Human-Computer Interaction Institute
School of Computer Science, Carnegie Mellon University
How Handwritten Input Helps Students
Lisa Anthony, Jie Yang, Kenneth R. Koedinger
Building on past results establishing a benefit for using handwriting when entering mathematics on the computer, we hypothesize that handwriting as an input modality may be able to provide significant advantages over typing in the mathematics learning domain. The use of handwriting may result in decreased extraneous cognitive load on students, and it may provide better support for the two-dimensional spatial components of mathematics when compared to existing typing-based tools. It may also simply make for an easier transition to paper and speed up entry of mathematics, and thus free up more student time for learning.
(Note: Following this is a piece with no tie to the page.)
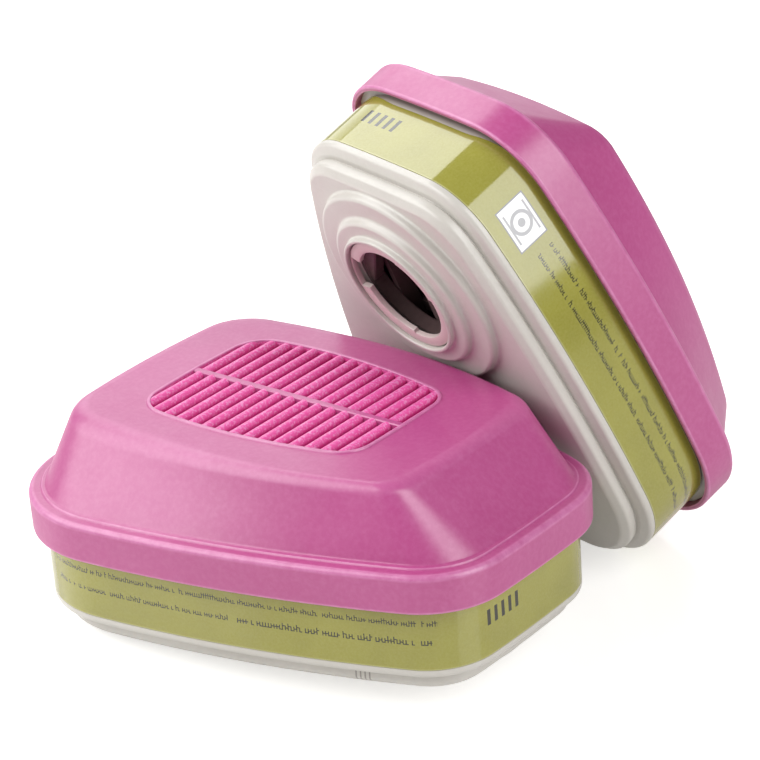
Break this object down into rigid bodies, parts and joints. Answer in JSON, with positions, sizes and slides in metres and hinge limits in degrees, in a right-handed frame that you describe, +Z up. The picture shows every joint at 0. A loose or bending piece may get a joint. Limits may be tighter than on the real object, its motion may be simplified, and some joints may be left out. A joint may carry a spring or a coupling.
{
  "type": "respirator cartridge pair",
  "caption": "Pair of gas and particulate filter cartridges for a half-mask respirator, magenta covers over olive-banded grey bodies, one lying flat and one leaning on it.",
  "frame": {"origin": "middle of the pair's bounding box at floor level", "axes": "+Z up, +X towards the flat cartridge's narrow end, +Y from the flat cartridge towards the leaning one"},
  "size_m": [0.1124, 0.1384, 0.105],
  "materials": {
    "magenta_cover": "satin moulded",
    "grey_body": "satin moulded",
    "ring": "satin moulded",
    "label": "gloss film",
    "filter_media": "matt fibre",
    "potting": "cast resin",
    "grid": "matt moulded",
    "scrim": "felted",
    "charcoal": "granular"
  },
  "bodies": {
    "flat_cartridge": {"flat_filter_cover": "magenta_cover", "flat_pleated_media": "filter_media", "flat_potting_bead": "potting", "flat_filter_frame": "grey_body", "flat_upper_grid": "grid", "flat_upper_scrim": "scrim", "flat_carbon_bed": "charcoal", "flat_lower_scrim": "scrim", "flat_lower_grid": "grid", "flat_cartridge_body": "grey_body", "flat_label_wrap": "label", "flat_bayonet_ring": "ring"},
    "leaning_cartridge": {"leaning_filter_cover": "magenta_cover", "leaning_pleated_media": "filter_media", "leaning_potting_bead": "potting", "leaning_filter_frame": "grey_body", "leaning_upper_grid": "grid", "leaning_upper_scrim": "scrim", "leaning_carbon_bed": "charcoal", "leaning_lower_scrim": "scrim", "leaning_lower_grid": "grid", "leaning_cartridge_body": "grey_body", "leaning_label_wrap": "label", "leaning_bayonet_ring": "ring"}
  },
  "joints": [
    {"name": "leaning_cartridge_lift", "type": "slide", "parent": "flat_cartridge", "child": "leaning_cartridge", "axis": [0, 0, 1], "range_m": [0, 0.12]}
  ]
}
Here we report the results of a study in which middle and high school students used a software tutor for algebra equation solving with either typing or handwriting as the input modality. We found that the handwriting modality resulted in similar learning gains in much less time than the typing modality. We also found that students seem to experience a higher degree of transfer in the handwriting modality than in the typing modality based on performance during training. An implication of these results is that students could achieve farther goals in an intelligent tutoring system curriculum when they use handwriting interfaces vs.typing. Both of these results represent promising findings and encourage future exploration of the use of handwriting interfaces for mathematic instruction online.